> [STATED TASK] Filter the records below and copy every line containing the word "picture".

> [LISTED RECORDS]
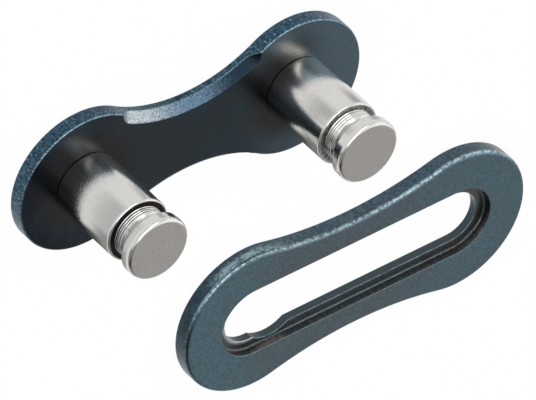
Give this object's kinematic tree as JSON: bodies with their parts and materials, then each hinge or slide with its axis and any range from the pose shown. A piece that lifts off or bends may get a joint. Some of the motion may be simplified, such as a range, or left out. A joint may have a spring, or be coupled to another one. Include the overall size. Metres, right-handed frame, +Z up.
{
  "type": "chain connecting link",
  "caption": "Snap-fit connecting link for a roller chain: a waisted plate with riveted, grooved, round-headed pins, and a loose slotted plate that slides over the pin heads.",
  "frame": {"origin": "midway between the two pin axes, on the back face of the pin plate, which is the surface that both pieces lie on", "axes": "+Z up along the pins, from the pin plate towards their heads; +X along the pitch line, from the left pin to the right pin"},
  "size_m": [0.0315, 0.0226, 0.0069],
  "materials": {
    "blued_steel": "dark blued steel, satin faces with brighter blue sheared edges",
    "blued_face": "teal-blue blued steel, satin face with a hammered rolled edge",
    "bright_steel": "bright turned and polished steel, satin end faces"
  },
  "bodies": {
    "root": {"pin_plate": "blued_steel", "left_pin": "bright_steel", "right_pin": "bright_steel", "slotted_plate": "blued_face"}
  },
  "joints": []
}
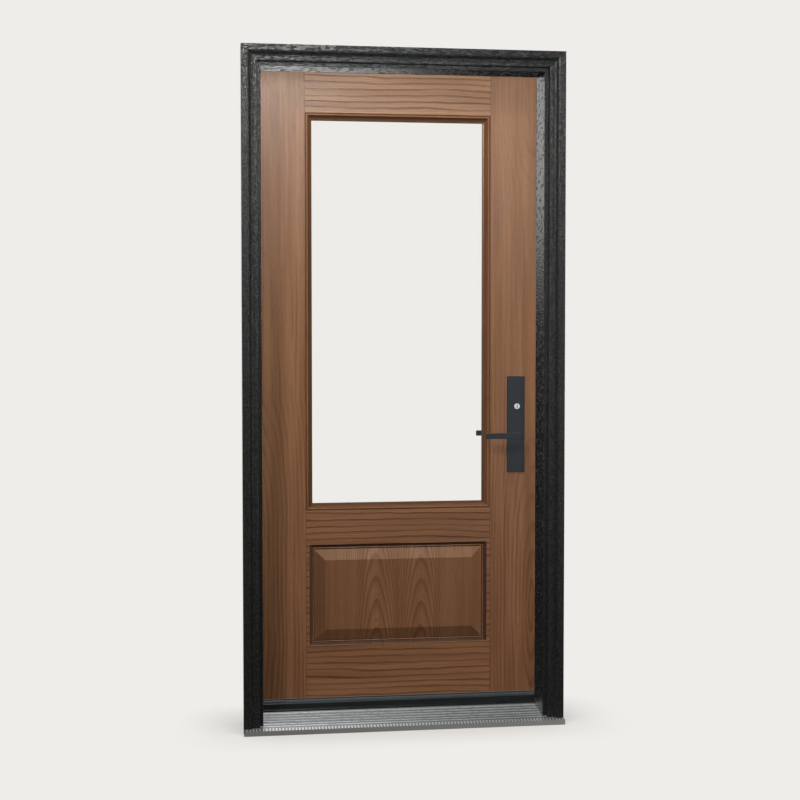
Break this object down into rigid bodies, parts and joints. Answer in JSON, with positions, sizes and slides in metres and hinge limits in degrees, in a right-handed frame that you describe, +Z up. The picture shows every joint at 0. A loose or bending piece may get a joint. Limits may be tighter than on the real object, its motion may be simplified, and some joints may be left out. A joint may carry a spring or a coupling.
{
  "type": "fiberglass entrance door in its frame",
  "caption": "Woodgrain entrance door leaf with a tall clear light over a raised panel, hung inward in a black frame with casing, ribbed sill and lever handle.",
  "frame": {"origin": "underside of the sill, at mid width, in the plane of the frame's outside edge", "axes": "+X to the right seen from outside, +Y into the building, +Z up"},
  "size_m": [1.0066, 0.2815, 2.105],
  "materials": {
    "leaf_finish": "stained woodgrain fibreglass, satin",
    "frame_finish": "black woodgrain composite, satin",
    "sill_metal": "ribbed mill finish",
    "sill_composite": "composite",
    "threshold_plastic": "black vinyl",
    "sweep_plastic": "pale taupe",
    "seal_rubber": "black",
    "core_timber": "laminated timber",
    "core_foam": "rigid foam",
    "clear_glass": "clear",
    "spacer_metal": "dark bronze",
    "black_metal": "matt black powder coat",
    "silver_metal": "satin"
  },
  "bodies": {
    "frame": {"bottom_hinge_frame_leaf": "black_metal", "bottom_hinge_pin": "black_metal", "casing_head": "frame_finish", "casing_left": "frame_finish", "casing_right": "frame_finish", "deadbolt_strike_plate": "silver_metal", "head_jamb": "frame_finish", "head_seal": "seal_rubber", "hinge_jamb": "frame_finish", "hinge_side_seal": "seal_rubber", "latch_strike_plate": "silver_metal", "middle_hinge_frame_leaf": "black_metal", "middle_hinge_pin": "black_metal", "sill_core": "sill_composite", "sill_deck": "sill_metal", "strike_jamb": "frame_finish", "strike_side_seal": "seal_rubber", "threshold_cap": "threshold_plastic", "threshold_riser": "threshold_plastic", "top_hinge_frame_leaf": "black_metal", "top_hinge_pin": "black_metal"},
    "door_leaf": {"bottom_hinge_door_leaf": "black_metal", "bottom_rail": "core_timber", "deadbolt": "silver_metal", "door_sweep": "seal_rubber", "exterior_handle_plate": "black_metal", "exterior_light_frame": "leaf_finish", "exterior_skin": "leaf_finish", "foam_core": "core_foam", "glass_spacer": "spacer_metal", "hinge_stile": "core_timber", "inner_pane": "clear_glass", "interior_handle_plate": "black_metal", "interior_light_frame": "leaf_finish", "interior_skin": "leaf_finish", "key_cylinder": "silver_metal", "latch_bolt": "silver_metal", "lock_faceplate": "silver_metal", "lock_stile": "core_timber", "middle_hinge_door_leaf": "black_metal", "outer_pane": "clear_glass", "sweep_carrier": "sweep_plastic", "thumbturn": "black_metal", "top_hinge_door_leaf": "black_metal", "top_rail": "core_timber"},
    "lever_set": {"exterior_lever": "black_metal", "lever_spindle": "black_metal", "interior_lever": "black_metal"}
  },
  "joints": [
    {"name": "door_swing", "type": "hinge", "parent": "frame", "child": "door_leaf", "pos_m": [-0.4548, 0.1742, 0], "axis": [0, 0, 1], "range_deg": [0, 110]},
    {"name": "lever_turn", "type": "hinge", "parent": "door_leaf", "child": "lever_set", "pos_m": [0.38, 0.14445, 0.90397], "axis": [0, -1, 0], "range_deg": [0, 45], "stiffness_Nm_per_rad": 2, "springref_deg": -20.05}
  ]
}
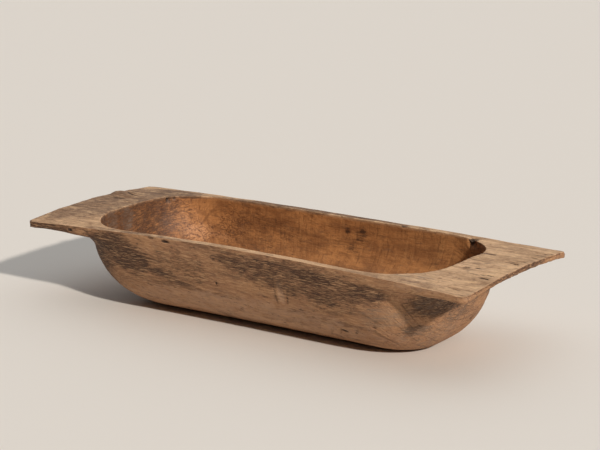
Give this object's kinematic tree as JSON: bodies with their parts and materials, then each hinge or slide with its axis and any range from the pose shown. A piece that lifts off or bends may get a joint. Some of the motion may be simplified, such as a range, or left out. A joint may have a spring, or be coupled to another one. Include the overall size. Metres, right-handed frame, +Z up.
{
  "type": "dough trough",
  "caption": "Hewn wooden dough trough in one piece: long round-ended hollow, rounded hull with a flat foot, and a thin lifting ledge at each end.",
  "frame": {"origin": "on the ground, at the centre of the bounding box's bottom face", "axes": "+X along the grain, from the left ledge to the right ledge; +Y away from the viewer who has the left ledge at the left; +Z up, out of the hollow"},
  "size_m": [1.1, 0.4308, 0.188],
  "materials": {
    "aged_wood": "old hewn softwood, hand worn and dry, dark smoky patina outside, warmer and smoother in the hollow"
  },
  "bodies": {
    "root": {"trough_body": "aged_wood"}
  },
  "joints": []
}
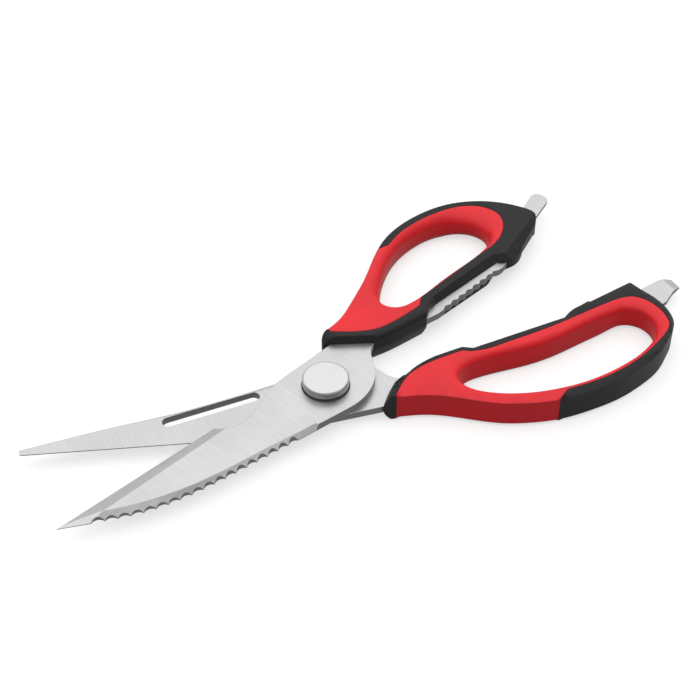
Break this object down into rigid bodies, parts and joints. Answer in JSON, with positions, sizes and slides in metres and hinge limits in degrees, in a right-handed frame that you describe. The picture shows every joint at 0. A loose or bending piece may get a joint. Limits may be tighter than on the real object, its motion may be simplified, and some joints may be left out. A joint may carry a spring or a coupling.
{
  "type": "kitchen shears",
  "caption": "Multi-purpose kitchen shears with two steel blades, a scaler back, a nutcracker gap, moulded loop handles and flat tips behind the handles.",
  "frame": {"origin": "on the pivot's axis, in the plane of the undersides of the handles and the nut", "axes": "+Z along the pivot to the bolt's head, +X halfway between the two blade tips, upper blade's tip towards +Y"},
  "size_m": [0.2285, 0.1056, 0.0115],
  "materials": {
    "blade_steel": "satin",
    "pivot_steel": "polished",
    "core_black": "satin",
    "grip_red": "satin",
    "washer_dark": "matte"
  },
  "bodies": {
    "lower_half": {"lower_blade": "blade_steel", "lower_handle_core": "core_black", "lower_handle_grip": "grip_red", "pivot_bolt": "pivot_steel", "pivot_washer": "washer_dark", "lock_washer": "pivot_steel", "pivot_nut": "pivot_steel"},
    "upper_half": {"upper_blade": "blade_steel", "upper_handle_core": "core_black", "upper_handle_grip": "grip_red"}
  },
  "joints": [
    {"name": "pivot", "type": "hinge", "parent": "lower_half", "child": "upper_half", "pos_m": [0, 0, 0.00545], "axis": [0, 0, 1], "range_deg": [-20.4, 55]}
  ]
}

> [WRITTEN RESPONSE]
Break this object down into rigid bodies, parts and joints. Answer in JSON, with positions, sizes and slides in metres and hinge limits in degrees, in a right-handed frame that you describe, +Z up. The picture shows every joint at 0. A loose or bending piece may get a joint. Limits may be tighter than on the real object, its motion may be simplified, and some joints may be left out. A joint may carry a spring or a coupling.
Break this object down into rigid bodies, parts and joints. Answer in JSON, with positions, sizes and slides in metres and hinge limits in degrees, in a right-handed frame that you describe. The picture shows every joint at 0. A loose or bending piece may get a joint. Limits may be tighter than on the real object, its motion may be simplified, and some joints may be left out. A joint may carry a spring or a coupling.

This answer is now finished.